C’est ainsi qu’un nombre limité de solutions qui satisfont plus ou moins aux exigences de la pensée se reproduisent incessamment, en s’approfondissant toujours davantage à mesure que la critique en manifeste les inconséquences, et qu’il faut les accommoder aux progrès de la science expérimentale. Le choix entre elles dépend de la tendance et des aptitudes de chaque esprit. L’universelle adoption du même système philosophique supposerait dans tous les esprits, avec un besoin de se comprendre eux-mêmes assez vif pour leur faire surmonter les difficultés de son intelligence, le même équilibre des aptitudes, la parfaite unification des tendances, des désirs, des aspirations.

IV


Ainsi la philosophie s’explique et ne se prouve pas. L’empiriste et l’idéaliste font semblablement l’expérience que les thèses à leurs yeux évidentes et incontestables sont contestées par d’autres esprits. Quant à la religion, si nous en avons bien saisi la nature, il est clair qu’elle ne saurait ni s’imposer ni s’exposer.

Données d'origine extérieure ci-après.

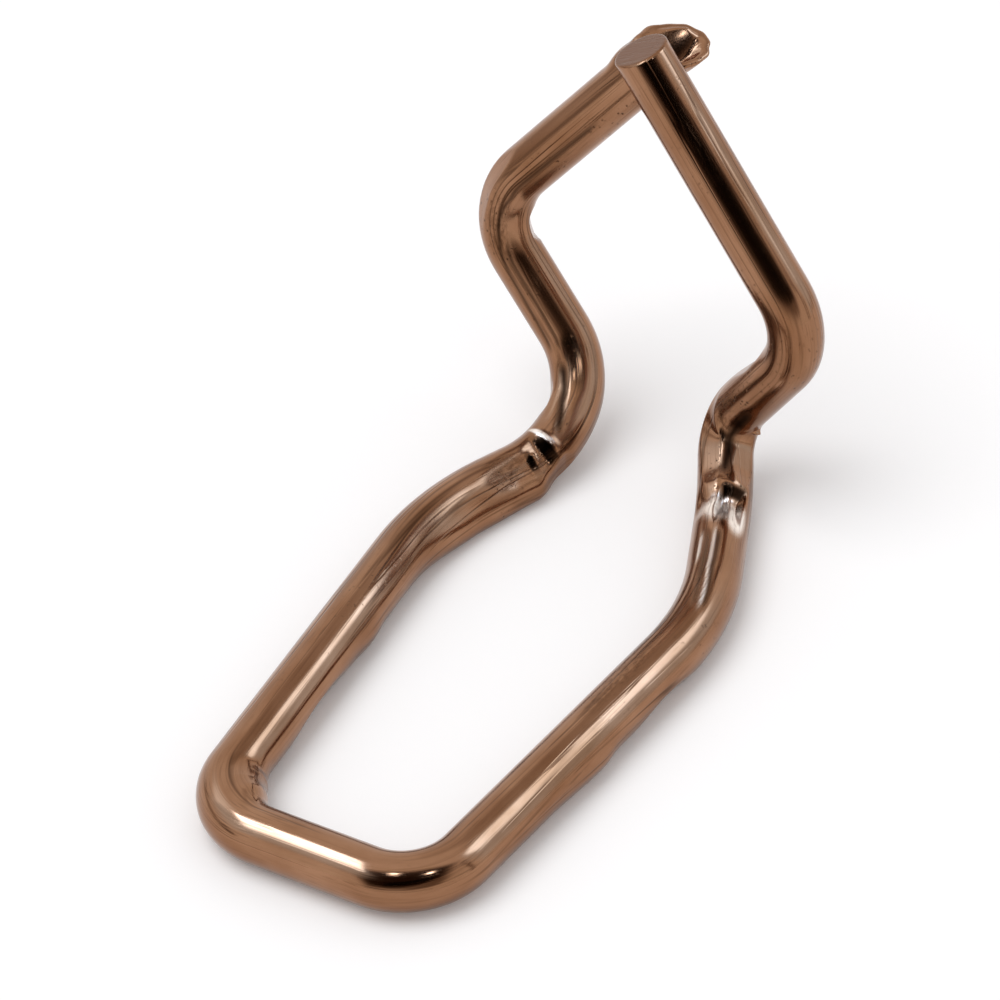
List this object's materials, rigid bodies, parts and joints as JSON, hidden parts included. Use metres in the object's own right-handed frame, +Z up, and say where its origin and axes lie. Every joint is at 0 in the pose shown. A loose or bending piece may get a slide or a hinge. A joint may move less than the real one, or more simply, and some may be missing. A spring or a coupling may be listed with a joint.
{
  "type": "trim clip",
  "caption": "Bent spring-wire trim clip: a flat loop holds the trim board and an upright arrow-shaped head snaps into a body hole.",
  "frame": {"origin": "centre of the footprint, on the level the loop lies on", "axes": "+Z up, out of the loop's plane towards the head's tip; +Y from the loop's bar towards the head; +X towards the arm that passes in front"},
  "size_m": [0.0118, 0.0244, 0.0131],
  "materials": {
    "bronzed_wire": "glossy brown bronze-coloured plating on drawn spring steel wire"
  },
  "bodies": {
    "root": {"wire_clip": "bronzed_wire"}
  },
  "joints": []
}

Une religion en effet ne consiste pas dans un ensemble d’opinions et de croyances susceptibles de se traduire en paroles. Une religion est une forme de la vie totale que la croyance peut éveiller et modifier en quelque mesure, mais que la croyance ne contient pas, et n’évoque pas nécessairement La croyance naît du besoin religieux et détermine à son tour la religion.